Geographic Focus

SF is also ready to make it illegal to stay silent if one knows about violence against children – but the extended reporting obligation should apply nationwide, according to the party’s legal spokesperson, Karina Lorentzen.

– It’s worth looking at how we can organize it because I agree with the goal. It’s about getting more people to report the violence. That’s what helps the children, she says.

Betina Kastbjerg, who is the legal spokesperson for the Danish Democrats, also agrees.

– We do not exclude that it can also be extended to other areas, she says.

But she acknowledges that Peter Hummelgaard’s geographical targeting carries a point in itself.

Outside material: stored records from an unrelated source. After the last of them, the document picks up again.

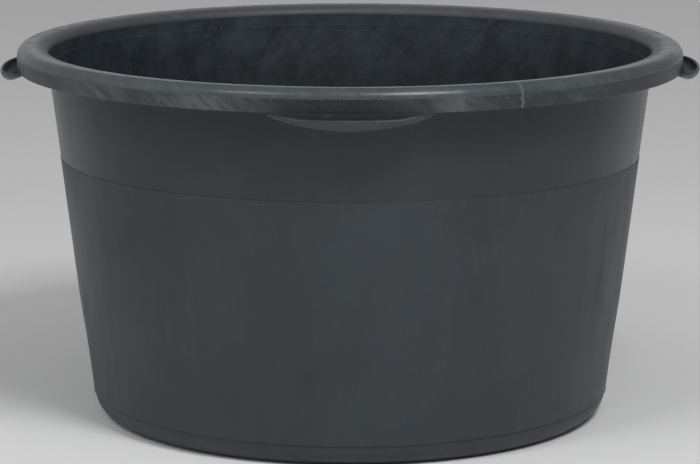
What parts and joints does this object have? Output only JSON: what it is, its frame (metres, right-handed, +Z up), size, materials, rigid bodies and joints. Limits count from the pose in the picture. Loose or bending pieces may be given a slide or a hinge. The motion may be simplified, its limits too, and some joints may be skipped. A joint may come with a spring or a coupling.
{
  "type": "mortar mixing tub",
  "caption": "Round open tub with tapering wall, rounded heel, domed rim with hanging skirt, and trough grips under the rim, for mixing and carrying mortar.",
  "frame": {"origin": "middle of the footprint, on the ground that the tub stands on", "axes": "+Z up along the tub's axis, -Y towards the front grip, +X towards the right grip"},
  "size_m": [0.714, 0.714, 0.381],
  "materials": {
    "wall_plastic": "matte dark slate-grey recycled polyethylene, with faint flow marks",
    "rim_plastic": "satin dark slate-grey recycled polyethylene, with flow marks and fine scuffs"
  },
  "bodies": {
    "root": {"base_plate": "wall_plastic", "gate_boss": "wall_plastic", "heel_ring": "wall_plastic", "lower_wall": "wall_plastic", "upper_wall": "wall_plastic", "mouth_collar": "wall_plastic", "rim_flange": "rim_plastic", "rim_skirt": "rim_plastic", "rim_webs": "rim_plastic", "front_grip": "rim_plastic", "rear_grip": "rim_plastic", "left_grip": "rim_plastic", "right_grip": "rim_plastic"}
  },
  "joints": []
}
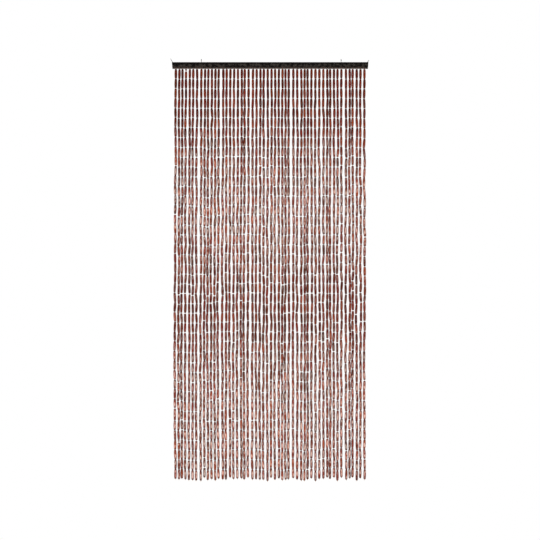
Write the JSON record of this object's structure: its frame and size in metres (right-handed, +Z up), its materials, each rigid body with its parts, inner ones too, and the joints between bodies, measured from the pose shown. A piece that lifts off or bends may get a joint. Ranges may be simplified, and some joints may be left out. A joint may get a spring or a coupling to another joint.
{
  "type": "header rail with bead curtain",
  "caption": "Wooden bead curtain for a doorway: strings of spindle-shaped beads hanging from a black header rail with screw eyes on top.",
  "frame": {"origin": "the middle of the header rail's flat back face", "axes": "+Z up, against the way the strings hang; +X along the rail; the front looks along -Y and the rail's back along +Y"},
  "size_m": [0.9506, 0.016, 2.0191],
  "materials": {
    "black_lacquer": "black semi-gloss lacquer on wood",
    "varnished_wood": "red-brown stain under gloss varnish",
    "galvanised_wire": "galvanised steel wire"
  },
  "bodies": {
    "root": {"header_rail": "black_lacquer", "bead_strands": "varnished_wood", "screw_eye_left": "galvanised_wire", "screw_eye_right": "galvanised_wire", "end_pin_left": "galvanised_wire", "end_pin_right": "galvanised_wire"}
  },
  "joints": []
}
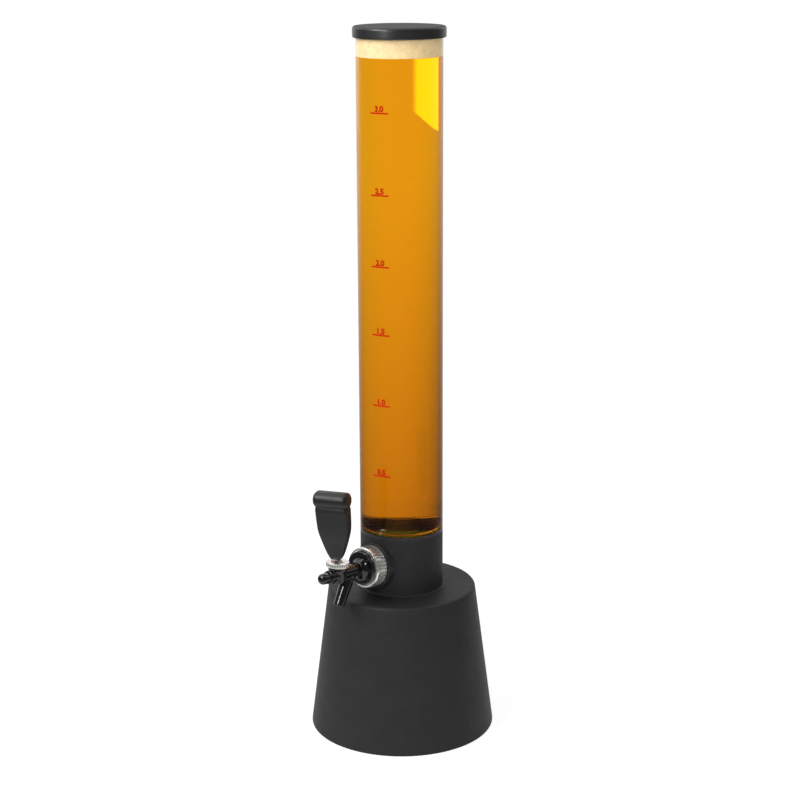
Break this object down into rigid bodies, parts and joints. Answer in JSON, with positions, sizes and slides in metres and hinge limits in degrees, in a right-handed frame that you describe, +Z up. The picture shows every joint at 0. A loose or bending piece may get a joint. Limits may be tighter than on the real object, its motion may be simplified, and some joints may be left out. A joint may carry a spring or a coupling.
{
  "type": "beer tower dispenser",
  "caption": "Tall clear tube on a weighted round base, with a lift-off lid and a lever tap that pours from a spout at the neck.",
  "frame": {"origin": "middle of the foot pad's underside, on the surface that the tower stands on", "axes": "+Z up along the tube's axis, -Y forward along the tap, +X to the right of a person who faces +Y"},
  "size_m": [0.2132, 0.242, 0.8061],
  "materials": {
    "base_plastic": "fine textured moulded black plastic",
    "hidden_plastic": "plain moulded black plastic",
    "cup_plastic": "smooth moulded black plastic",
    "clear_tube": "clear acrylic",
    "lid_plastic": "satin moulded black plastic",
    "tap_black": "glossy black",
    "handle_black": "satin black with soft highlights",
    "chrome": "polished chrome",
    "steel": "turned stainless steel",
    "screw_steel": "zinc plated",
    "brass": "turned brass",
    "iron": "cast",
    "rubber": "soft black rubber",
    "seat_plastic": "natural low friction plastic"
  },
  "bodies": {
    "tower": {"base_shell": "base_plastic", "base_plate": "hidden_plastic", "base_screws": "screw_steel", "foot_pad": "rubber", "ballast_disc": "iron", "ballast_screws": "screw_steel", "reservoir_cup": "cup_plastic", "clear_tube": "clear_tube", "tube_o_rings": "rubber", "tap_shank": "steel", "shank_o_ring": "rubber", "saddle_washer": "hidden_plastic", "inner_washer": "rubber", "lock_nut": "steel", "coupling_nut": "chrome", "coupling_washer": "rubber", "faucet_body": "tap_black", "gland_seal": "rubber", "nose_cap": "tap_black", "nose_o_ring": "rubber", "ball_seat": "seat_plastic", "friction_washer": "seat_plastic", "bonnet": "chrome"},
    "valve": {"valve_shaft": "steel", "valve_washer": "rubber", "valve_nut": "steel"},
    "lever": {"lever_stem": "steel", "handle_insert": "brass", "tap_handle": "handle_black"},
    "lid": {"lid_cap": "lid_plastic", "lid_gasket": "rubber"}
  },
  "joints": [
    {"name": "lever_pull", "type": "hinge", "parent": "tower", "child": "lever", "pos_m": [0, -0.10673, 0.21816], "axis": [1, 0, 0], "range_deg": [0, 18]},
    {"name": "valve_slide", "type": "slide", "parent": "tower", "child": "valve", "axis": [0, 0.9976, -0.0698], "range_m": [0, 0.0027]},
    {"name": "lid_lift", "type": "slide", "parent": "tower", "child": "lid", "axis": [0, 0, 1], "range_m": [0, 0.12]}
  ],
  "couplings": [
    {"joint": "valve_slide", "follows": "lever_pull", "m_per_rad": 0.0085196}
  ]
}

It has been 30 years since it became illegal for parents to hit their children. However, studies show that more than one in five children around the age of 15 is subjected to violence at home.

Former Minister of Justice Søren Pind (V) has described his successor’s proposal in Berlingske as “perhaps the most decisive conscious legal step to tackle crime that we have seen in recent times in Denmark.”

The connection between domestic violence and later crime is indisputable, he believes.

S: Right Focus

In the government, the Moderates are not completely opposed to a stricter reporting obligation, but legal spokesperson Nanna W. Gotfredsen has her reservations:

– We are very willing to engage in a larger conversation about how to ensure that affected children receive help as soon as possible, she says.

But it should be done “with respect for fundamental principles of the rule of law” and with a “clear view that violence against children does not only occur in, for example, vulnerable residential areas,” according to the spokesperson, who emphasizes:

– Whatever we end up with, it must of course apply nationwide.